**TASK BRIEF:** Tell how many lines include the string "writing". Answer with a single number.

**RECORDED DATA:**

================

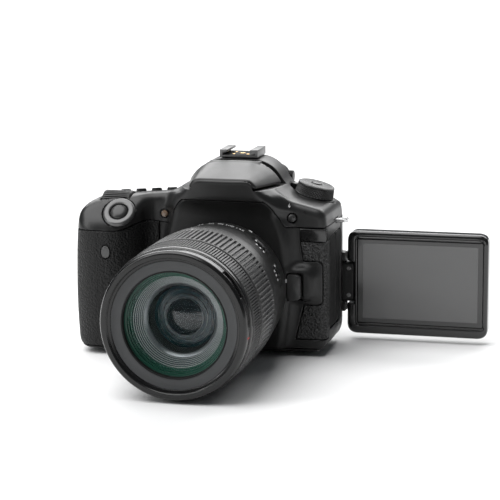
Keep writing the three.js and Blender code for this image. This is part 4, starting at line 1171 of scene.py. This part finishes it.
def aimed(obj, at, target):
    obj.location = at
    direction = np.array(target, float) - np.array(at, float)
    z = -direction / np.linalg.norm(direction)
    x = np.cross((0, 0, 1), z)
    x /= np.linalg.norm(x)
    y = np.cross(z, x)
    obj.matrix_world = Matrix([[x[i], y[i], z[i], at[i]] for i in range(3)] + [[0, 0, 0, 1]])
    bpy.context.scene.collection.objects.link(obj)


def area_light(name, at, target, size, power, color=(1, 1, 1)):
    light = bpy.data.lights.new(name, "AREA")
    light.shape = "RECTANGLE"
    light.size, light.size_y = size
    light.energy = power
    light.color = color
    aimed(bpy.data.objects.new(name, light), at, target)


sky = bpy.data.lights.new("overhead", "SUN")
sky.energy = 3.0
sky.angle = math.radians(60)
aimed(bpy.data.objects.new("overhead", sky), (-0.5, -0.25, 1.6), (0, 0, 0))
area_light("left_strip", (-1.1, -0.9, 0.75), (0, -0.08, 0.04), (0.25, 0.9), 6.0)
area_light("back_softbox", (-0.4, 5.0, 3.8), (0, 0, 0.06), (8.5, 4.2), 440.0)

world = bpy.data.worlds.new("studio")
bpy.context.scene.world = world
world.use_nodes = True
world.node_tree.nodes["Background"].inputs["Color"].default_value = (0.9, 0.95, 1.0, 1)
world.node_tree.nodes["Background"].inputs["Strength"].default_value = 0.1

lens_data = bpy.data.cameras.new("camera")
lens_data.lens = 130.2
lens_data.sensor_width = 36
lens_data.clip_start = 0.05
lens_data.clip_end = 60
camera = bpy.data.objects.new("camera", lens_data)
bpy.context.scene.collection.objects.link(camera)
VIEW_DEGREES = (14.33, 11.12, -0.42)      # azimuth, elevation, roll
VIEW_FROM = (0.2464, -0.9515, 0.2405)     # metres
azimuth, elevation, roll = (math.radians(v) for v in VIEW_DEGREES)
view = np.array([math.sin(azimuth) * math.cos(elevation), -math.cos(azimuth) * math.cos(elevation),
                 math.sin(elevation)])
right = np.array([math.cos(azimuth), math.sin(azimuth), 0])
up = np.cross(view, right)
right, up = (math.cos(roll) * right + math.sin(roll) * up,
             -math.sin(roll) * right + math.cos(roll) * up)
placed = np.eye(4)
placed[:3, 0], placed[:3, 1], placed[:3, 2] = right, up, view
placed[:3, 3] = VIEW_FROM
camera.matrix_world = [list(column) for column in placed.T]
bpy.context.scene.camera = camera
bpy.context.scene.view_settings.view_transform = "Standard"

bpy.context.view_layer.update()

================

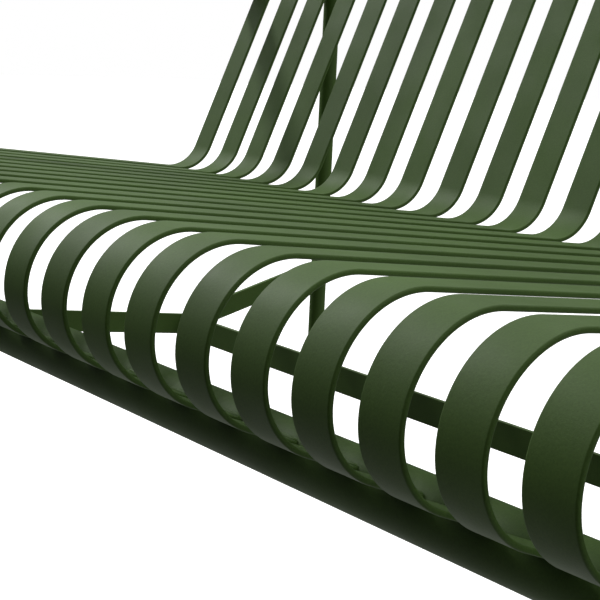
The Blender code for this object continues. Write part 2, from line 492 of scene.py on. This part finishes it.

================

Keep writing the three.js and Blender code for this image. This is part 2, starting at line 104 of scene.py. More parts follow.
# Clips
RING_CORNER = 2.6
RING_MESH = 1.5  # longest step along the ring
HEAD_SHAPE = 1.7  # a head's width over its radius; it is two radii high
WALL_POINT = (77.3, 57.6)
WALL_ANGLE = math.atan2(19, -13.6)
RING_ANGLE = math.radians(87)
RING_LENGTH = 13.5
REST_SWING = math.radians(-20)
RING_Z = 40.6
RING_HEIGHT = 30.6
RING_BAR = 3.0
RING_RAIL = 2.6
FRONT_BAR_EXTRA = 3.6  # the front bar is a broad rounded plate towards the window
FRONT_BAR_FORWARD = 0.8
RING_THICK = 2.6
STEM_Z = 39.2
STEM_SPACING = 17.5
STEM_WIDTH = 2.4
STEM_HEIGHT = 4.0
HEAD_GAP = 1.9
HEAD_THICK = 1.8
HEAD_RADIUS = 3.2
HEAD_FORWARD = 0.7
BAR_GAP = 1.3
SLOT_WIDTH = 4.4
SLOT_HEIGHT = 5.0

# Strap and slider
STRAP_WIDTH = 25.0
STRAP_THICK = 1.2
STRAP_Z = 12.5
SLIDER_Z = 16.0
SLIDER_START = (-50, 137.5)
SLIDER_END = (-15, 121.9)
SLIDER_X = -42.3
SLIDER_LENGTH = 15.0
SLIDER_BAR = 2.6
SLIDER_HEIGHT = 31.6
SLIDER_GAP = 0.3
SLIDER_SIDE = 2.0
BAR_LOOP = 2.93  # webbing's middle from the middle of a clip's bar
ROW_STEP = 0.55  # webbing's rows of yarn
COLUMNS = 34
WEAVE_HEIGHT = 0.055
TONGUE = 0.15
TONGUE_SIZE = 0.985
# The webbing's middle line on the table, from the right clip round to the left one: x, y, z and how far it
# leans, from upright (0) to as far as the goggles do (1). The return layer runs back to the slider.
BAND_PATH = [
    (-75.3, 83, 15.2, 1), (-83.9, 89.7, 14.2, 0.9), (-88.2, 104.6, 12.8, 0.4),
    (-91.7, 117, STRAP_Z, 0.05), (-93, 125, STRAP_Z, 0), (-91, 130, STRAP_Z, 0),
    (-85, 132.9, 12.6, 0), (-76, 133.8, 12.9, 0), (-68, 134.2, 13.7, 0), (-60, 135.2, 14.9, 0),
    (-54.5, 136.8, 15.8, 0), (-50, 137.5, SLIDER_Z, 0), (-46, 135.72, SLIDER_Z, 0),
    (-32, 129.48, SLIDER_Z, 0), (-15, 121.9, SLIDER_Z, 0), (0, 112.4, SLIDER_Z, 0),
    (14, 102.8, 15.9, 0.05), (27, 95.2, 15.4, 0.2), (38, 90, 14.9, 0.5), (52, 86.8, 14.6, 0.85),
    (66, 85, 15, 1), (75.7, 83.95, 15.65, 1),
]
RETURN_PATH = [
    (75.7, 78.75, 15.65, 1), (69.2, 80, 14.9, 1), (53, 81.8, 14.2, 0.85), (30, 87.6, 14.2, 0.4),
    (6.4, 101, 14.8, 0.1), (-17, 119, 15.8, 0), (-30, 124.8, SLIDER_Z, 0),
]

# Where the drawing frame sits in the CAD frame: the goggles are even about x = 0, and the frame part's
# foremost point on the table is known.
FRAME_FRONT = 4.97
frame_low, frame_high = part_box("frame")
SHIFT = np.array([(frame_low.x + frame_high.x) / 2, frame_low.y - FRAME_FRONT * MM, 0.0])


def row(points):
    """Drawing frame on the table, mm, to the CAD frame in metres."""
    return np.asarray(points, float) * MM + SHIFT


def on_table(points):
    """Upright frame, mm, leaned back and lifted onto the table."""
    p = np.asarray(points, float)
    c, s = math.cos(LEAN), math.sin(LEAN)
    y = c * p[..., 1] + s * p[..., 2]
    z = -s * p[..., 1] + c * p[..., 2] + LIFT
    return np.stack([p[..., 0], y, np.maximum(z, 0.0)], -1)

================

**SOLUTION TO THIS TASK:** 2